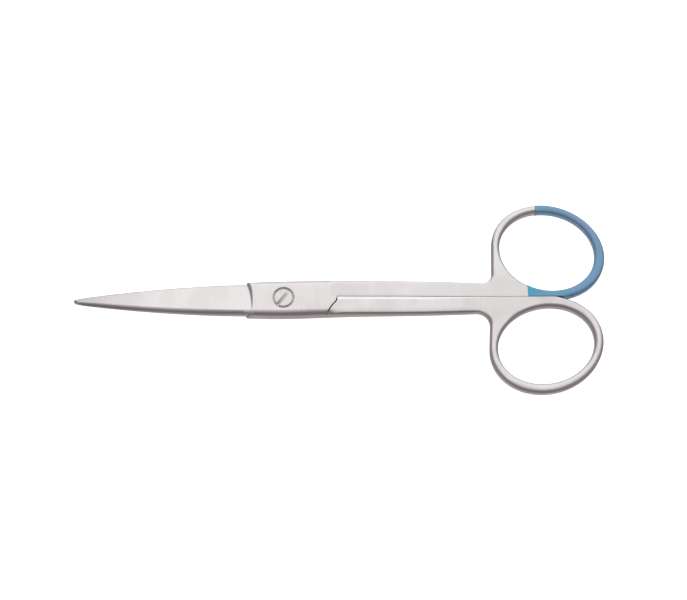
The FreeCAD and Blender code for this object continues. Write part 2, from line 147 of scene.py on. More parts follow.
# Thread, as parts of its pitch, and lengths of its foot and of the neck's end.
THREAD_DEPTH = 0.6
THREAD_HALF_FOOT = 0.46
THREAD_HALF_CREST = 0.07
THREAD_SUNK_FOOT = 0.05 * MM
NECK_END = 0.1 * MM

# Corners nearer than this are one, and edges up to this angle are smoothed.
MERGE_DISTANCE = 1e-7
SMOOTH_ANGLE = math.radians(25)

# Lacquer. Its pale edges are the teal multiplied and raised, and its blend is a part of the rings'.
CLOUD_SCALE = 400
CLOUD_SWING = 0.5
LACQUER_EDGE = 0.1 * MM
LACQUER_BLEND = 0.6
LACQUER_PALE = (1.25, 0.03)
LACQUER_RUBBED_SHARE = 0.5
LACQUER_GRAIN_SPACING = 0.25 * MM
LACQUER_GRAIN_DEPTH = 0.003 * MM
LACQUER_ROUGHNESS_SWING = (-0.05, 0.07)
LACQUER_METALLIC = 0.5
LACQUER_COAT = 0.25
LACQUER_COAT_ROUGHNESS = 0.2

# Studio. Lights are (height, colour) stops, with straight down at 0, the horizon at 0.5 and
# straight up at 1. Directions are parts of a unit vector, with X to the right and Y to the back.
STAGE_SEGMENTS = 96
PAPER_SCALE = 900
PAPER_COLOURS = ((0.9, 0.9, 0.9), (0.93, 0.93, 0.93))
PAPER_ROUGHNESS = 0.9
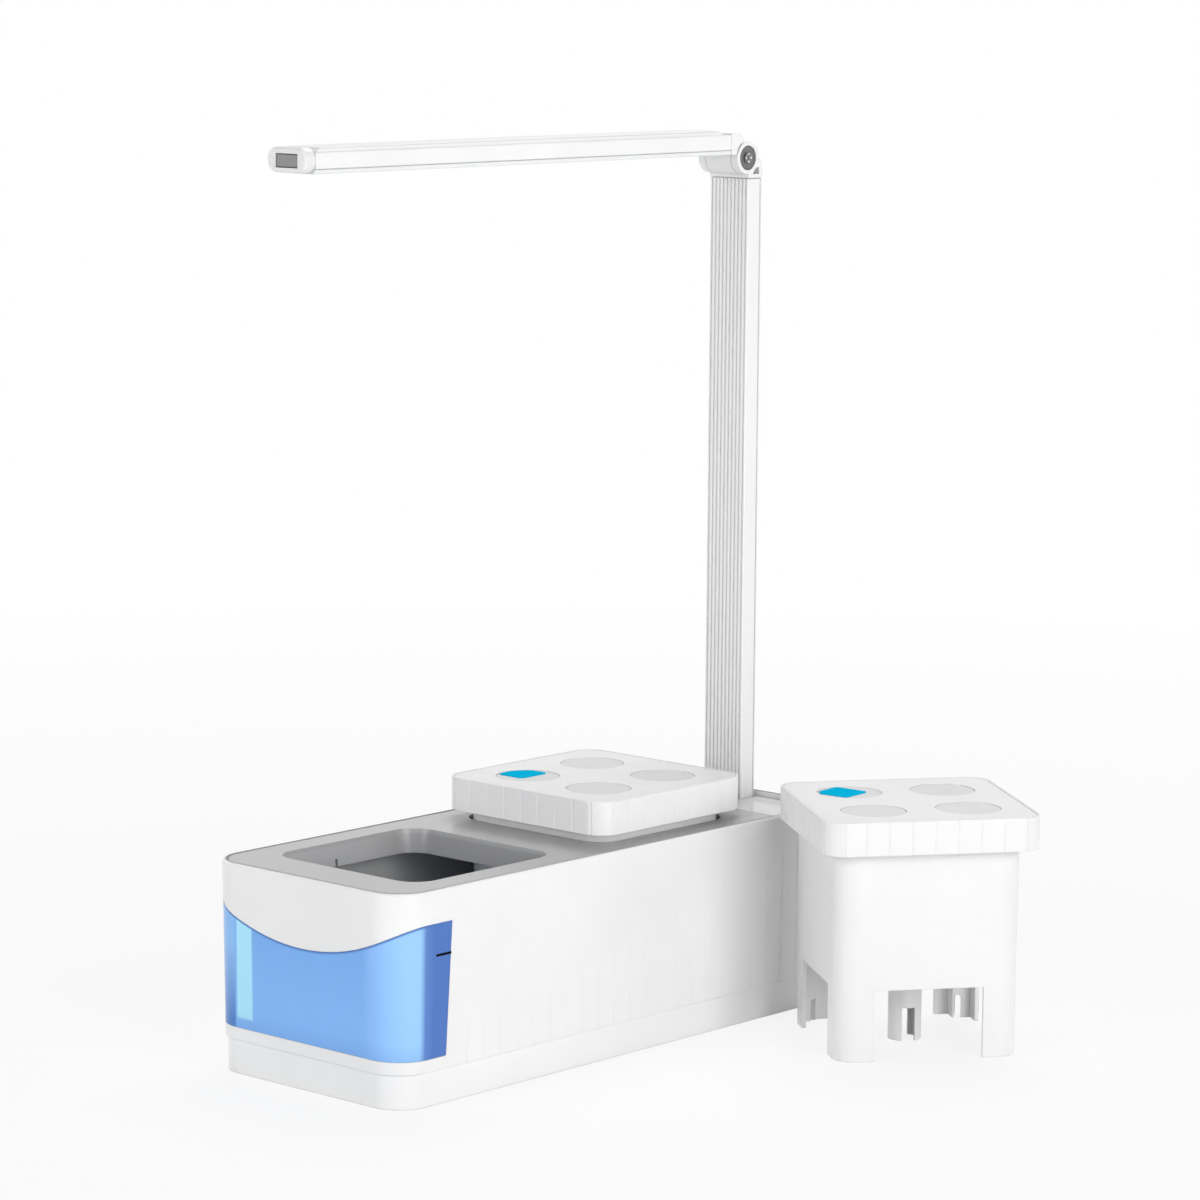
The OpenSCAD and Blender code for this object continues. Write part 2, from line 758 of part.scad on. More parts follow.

* * *

● **Task objective**
Print only the lines that run from the start of the listing to the line bearing "LACQUER_COAT_ROUGHNESS = 0.2"; please keep the first line and that last one, exactly as they appear.

● **Reply**
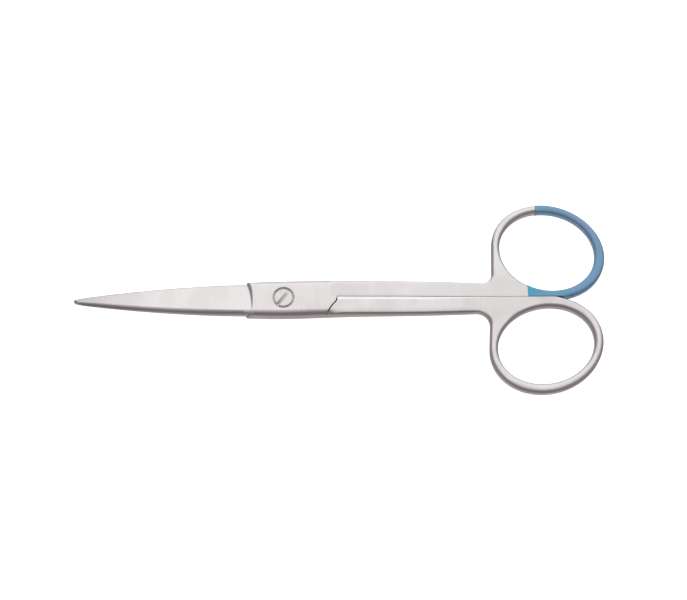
The FreeCAD and Blender code for this object continues. Write part 2, from line 147 of scene.py on. More parts follow.
# Thread, as parts of its pitch, and lengths of its foot and of the neck's end.
THREAD_DEPTH = 0.6
THREAD_HALF_FOOT = 0.46
THREAD_HALF_CREST = 0.07
THREAD_SUNK_FOOT = 0.05 * MM
NECK_END = 0.1 * MM

# Corners nearer than this are one, and edges up to this angle are smoothed.
MERGE_DISTANCE = 1e-7
SMOOTH_ANGLE = math.radians(25)

# Lacquer. Its pale edges are the teal multiplied and raised, and its blend is a part of the rings'.
CLOUD_SCALE = 400
CLOUD_SWING = 0.5
LACQUER_EDGE = 0.1 * MM
LACQUER_BLEND = 0.6
LACQUER_PALE = (1.25, 0.03)
LACQUER_RUBBED_SHARE = 0.5
LACQUER_GRAIN_SPACING = 0.25 * MM
LACQUER_GRAIN_DEPTH = 0.003 * MM
LACQUER_ROUGHNESS_SWING = (-0.05, 0.07)
LACQUER_METALLIC = 0.5
LACQUER_COAT = 0.25
LACQUER_COAT_ROUGHNESS = 0.2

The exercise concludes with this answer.